Fender CEO Andy Mooney didn’t mince words when he told Business Insider how bad he thought things could get when the coronavirus pandemic forced the company to shut down US and Mexico manufacturing operations in March.

“We were looking over the edge of an abyss,” he said.

Fender has been around for over 70 years and has endured plenty of ups and downs. Mooney has been running the guitar-making icon  — famous for its Stratocaster and Telecaster electric models, as well as a host of legendary amplifiers — since 2015, after stints at Nike and the Walt Disney Company. 

Under his leadership, the firm was enjoying an up period, until the beginning of 2020: 2019 sales amounted to $600 million and defied the notion that the guitar was in its death throes. “Through March, we were ahead of plan,” he said.

But the coronavirus wasn’t in anybody’s playbook. 

“We went thru furloughs and salary reductions,” Mooney said. “We did everything to make sure we had enough cash.”

Then something unexpected happened: guitar sales took off.
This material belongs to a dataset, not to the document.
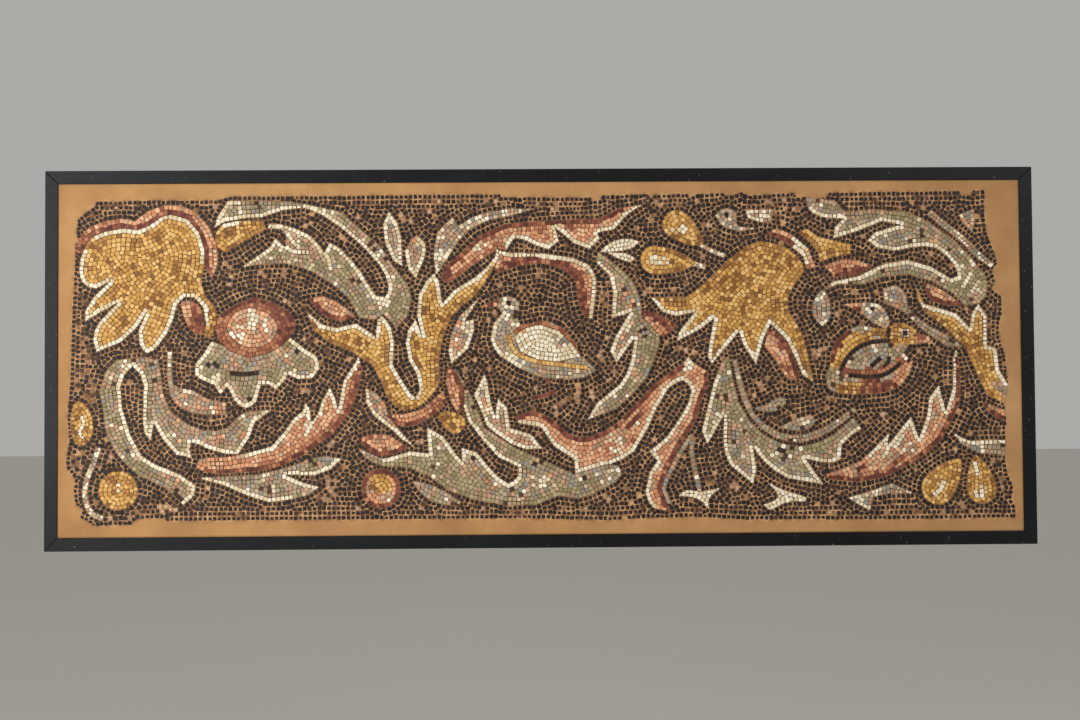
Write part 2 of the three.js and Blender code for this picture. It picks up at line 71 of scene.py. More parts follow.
def add_ramp(material, factor, stops, interpolation="LINEAR"):
    """Colour ramp on a factor; stops are (position, sRGB hex)."""
    node = add_node(material, "ValToRGB", in0=factor)
    ramp = node.color_ramp
    ramp.interpolation = interpolation
    while len(ramp.elements) < len(stops):
        ramp.elements.new(0.5)
    for element, (position, colour) in zip(ramp.elements, stops):
        element.position = position
        element.color = linear(colour)
    return node.outputs["Color"]


def new_material(name):
    """An empty node material, and its shader joined to the output."""
    material = bpy.data.materials.new(name)
    material.use_nodes = True
    material.node_tree.nodes.clear()
    shader = add_node(material, "BsdfPrincipled")
    add_node(material, "OutputMaterial", Surface=shader.outputs["BSDF"])
    return material, shader


def join(material, source, shader, socket):
    """Joins an output socket to the shader's named input."""
    material.node_tree.links.new(source, shader.inputs[socket])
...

Fender now expects to post a record year in 2020, with $700 million.

After feeling as though a “new comet” was hitting the business every day, Mooney recalled a shift in sentiment that arrived mid-year.
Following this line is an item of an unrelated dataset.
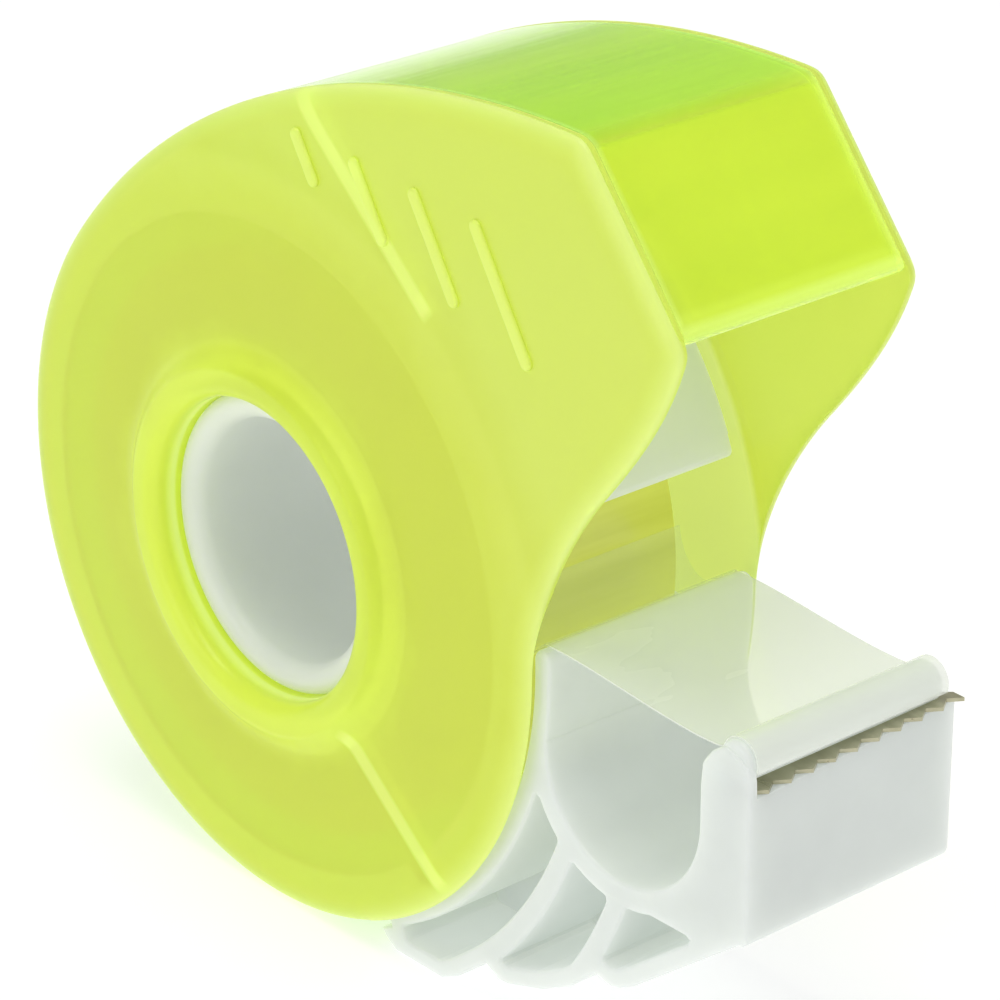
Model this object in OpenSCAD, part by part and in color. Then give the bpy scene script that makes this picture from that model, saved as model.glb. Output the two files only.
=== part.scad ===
// Hand-held tape dispenser. A translucent cover of two side shells and a clear
// perimeter band swings about a hub tube. The tube is fixed to a white moulding that
// carries the tape tray, the finger valley, the lip bar and the cutter blade.
// Units are millimetres. The origin is the hub axis at the mid-plane, +Y runs along
// the axis, +X points to the nose and +Z is up. The cover is drawn swung open.

/* [Tape roll] */
// Width of the tape
tape_w = 19; // [12:0.5:25]
// Outside diameter of the wound tape
roll_d = 47.2; // [35:0.1:50]
// Bore of the tape core
core_bore_d = 25.4; // [25:0.1:26]
// Wall of the tape core
core_wall = 1.5; // [1:0.1:3]
// Thickness of one layer of tape
film_t = 0.12; // [0.05:0.01:0.3]

/* [Hub] */
// Outside diameter of the hub tube
hub_d = 24.4; // [23:0.1:25]
// Bore of the hub tube
hub_bore_d = 19.8; // [16:0.1:21]
// Radial clearance of each cover neck on the hub tube
neck_clearance = 0.06; // [0.02:0.01:0.1]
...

“The orders started coming in,” he said. “Dealers started to report that business was really good.”

Fender Play

Fender Play helped the company attract new customers.

Fender


It turns out that locked-down people with extra time on their hands had decided that wanted to learn how to play musical instruments.

“We benefited more than most,” Mooney noted, adding that his biggest concern was whether Fender would be able to make enough gear to satisfy demand through the end of 2020.

Enhancing the company’s success on the equipment side — in October, it launched its American Professional II Series of electric instruments, updating its flagship models — Fender has also pushed forward with its online-instruction offering, Fender Play.

“Purely as a goodwill gesture, we asked ourselves, ‘Why don’t we offer Fender Play for free?'” Mooney said of the service, normally priced at about $10 per month to access a wide range of instructional videos and online learning tools.

“We didn’t think more than 100,000 would sign up. But that many signed up in the first week. It expanded to 500,000, so we went all-out, and now we have 980,000 people using the product.” 

(Fender Play is still offering a free, three-month trial subscription.)

“Fender Play brought a whole host of new consumers,” Mooney said,  pointing out that many were people who didn’t know the brand, founded by Leo Fender in 1946. Of that group, 10% could become guitarists for life, he suggested. And if they buy the anticipated five-to-seven instruments over the lifetime, Mooney believes that activity could sustain the hardware business for years to come.

“I would never characterize it as a good thing,” he said of the challenges that the pandemic brought. “But it has changed our thinking about the future.”